The mountain-top adventure park is well maintained with an old-timey feel and friendly staff. It’s a great place for kids, but some of the heart-stopping rides make it a fun place for adults too. The caverns that the park is named for are fascinating, and perfect for getting out of the heat. Prices range from $16 for the tram ride up and admission to the park, to $54 for an all-day pass that includes some rides and admission to the caves. (The park will be closed Oct. 8 through mid-March 2019 to upgrade the tram.)
A number of trailheads can be found right in town.
- If you’re looking for a short hike with a great view and a little history, try the Doc Holliday Trail. Moderately steep, but less than a mile round trip, the trail takes you to an old cemetery where Doc Holliday and others are buried. The trailhead is in a residential area at the corner of 12th Street and Bennett Avenue.
- A much more challenging option is the Boy Scout Trail.

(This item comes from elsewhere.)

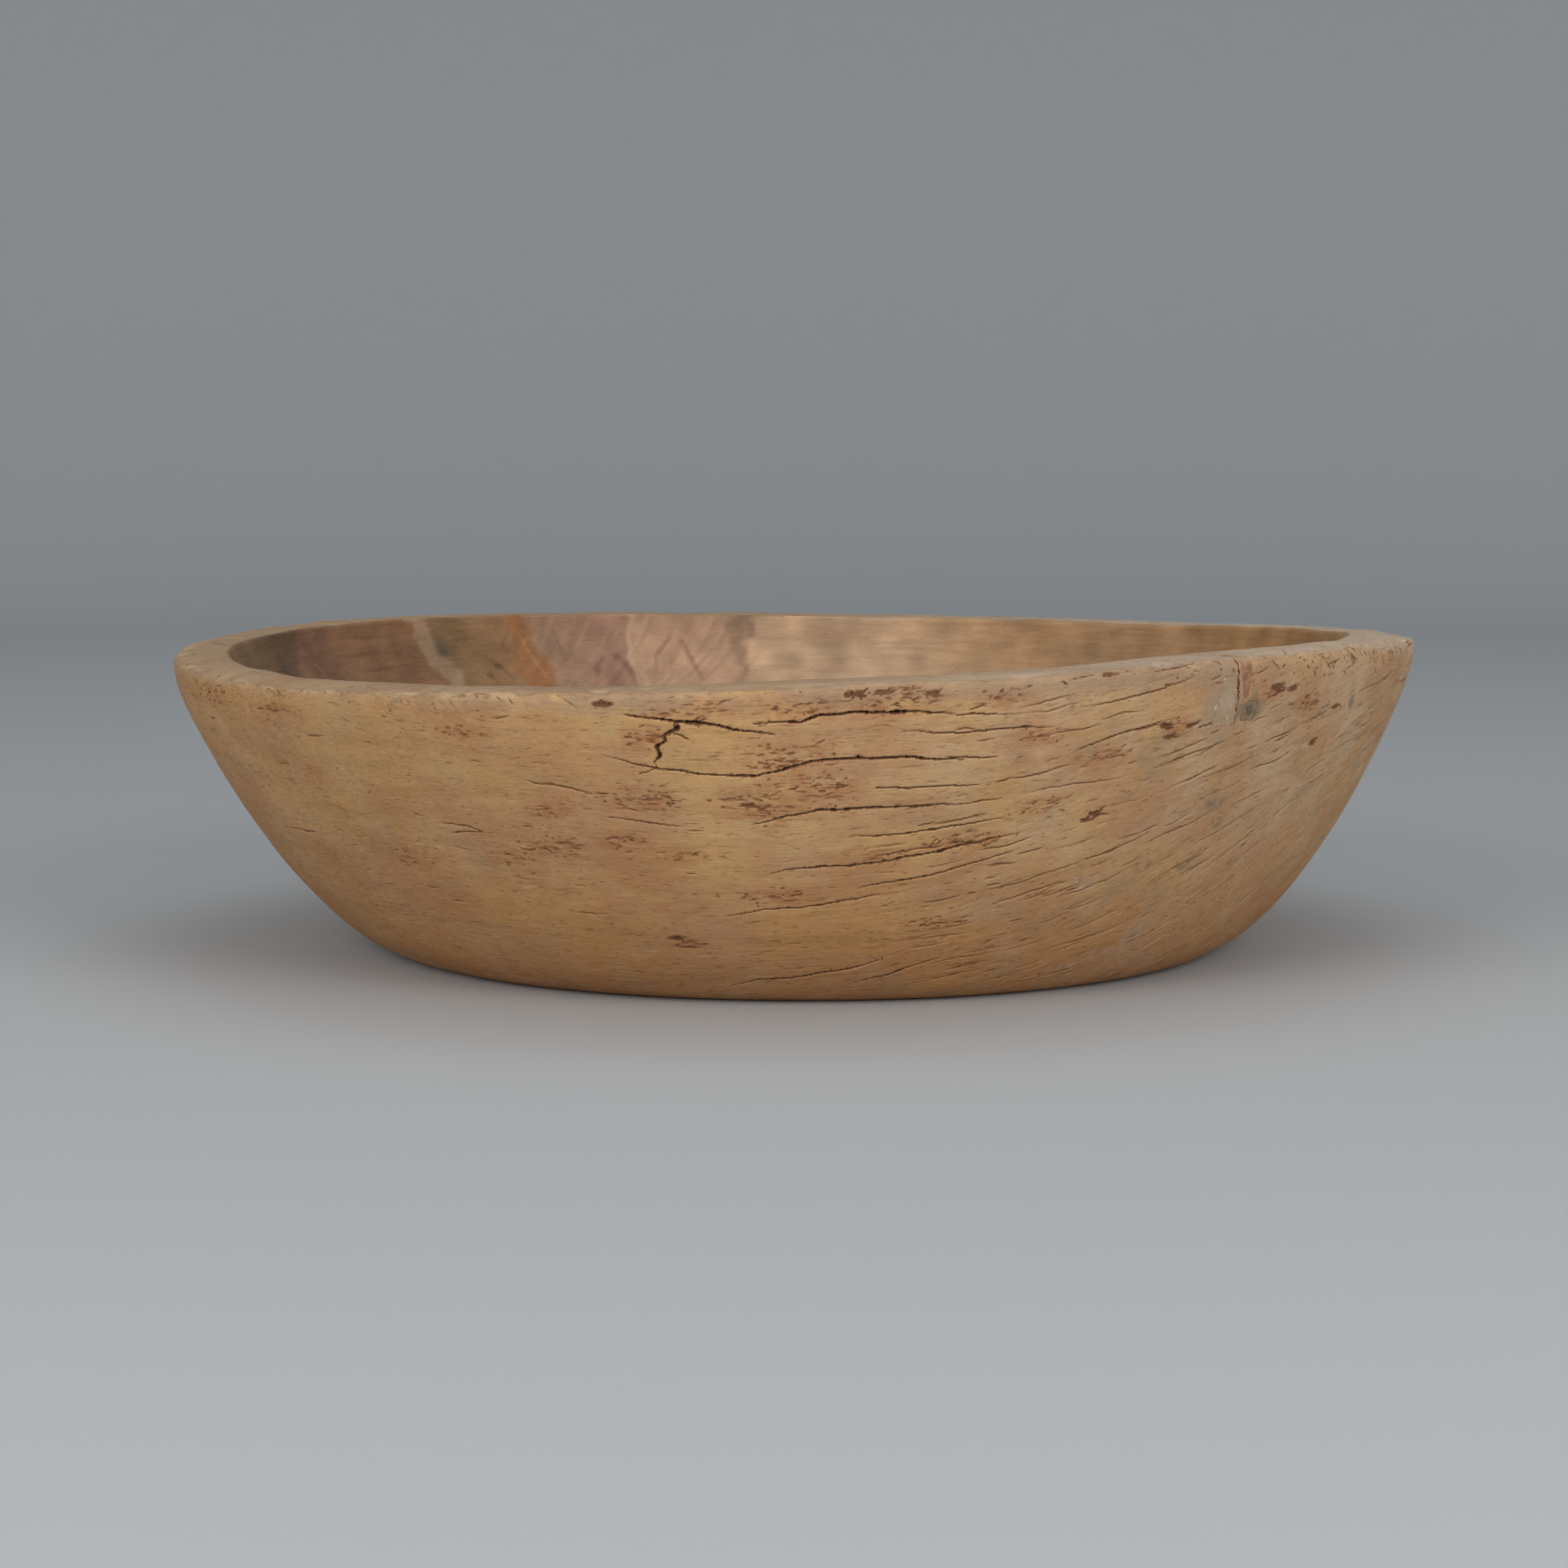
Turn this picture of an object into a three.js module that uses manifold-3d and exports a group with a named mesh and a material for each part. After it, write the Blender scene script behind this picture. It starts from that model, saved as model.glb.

Head east on Eighth Street from Grand Avenue into the residential area until it dead-ends just past Garfield Avenue. Look for the sign on your left. The entire loop is 17 miles and is rated moderate/difficult.
- Like many of the trails that originate in town, the Red Mountain Trail, a 2.5-mile out-and-back hike, is moderately challenging and rewards hikers with beautiful valley views. To reach the trailhead, take Seventh Street west, cross the Roaring Fork River and turn left onto Midland Avenue. Take the first left onto Red Mountain Drive and then turn right on West Ninth Street to the parking lot.
- Grizzly Creek Trail is a nice alternative to the nearby and crowded Hanging Lake Trail. Take Exit 121 (after Hanging Lake heading west) to access the trailhead. The 7.2-mile out-and-back hike follows the creek and is rated moderate.
Of course, Glenwood is famous for the hot springs, but a new kid on the block is giving the old icon a run for its money. Iron Mountain Hot Springs sits right on the Colorado River and has 16 soaking pools all with different temperatures and configurations. There’s also a freshwater family pool to cool off in, restaurant, gift shop, and everything you need to relax and rejuvenate. Day passes are $25 for adults and $16 for kids 17 and younger.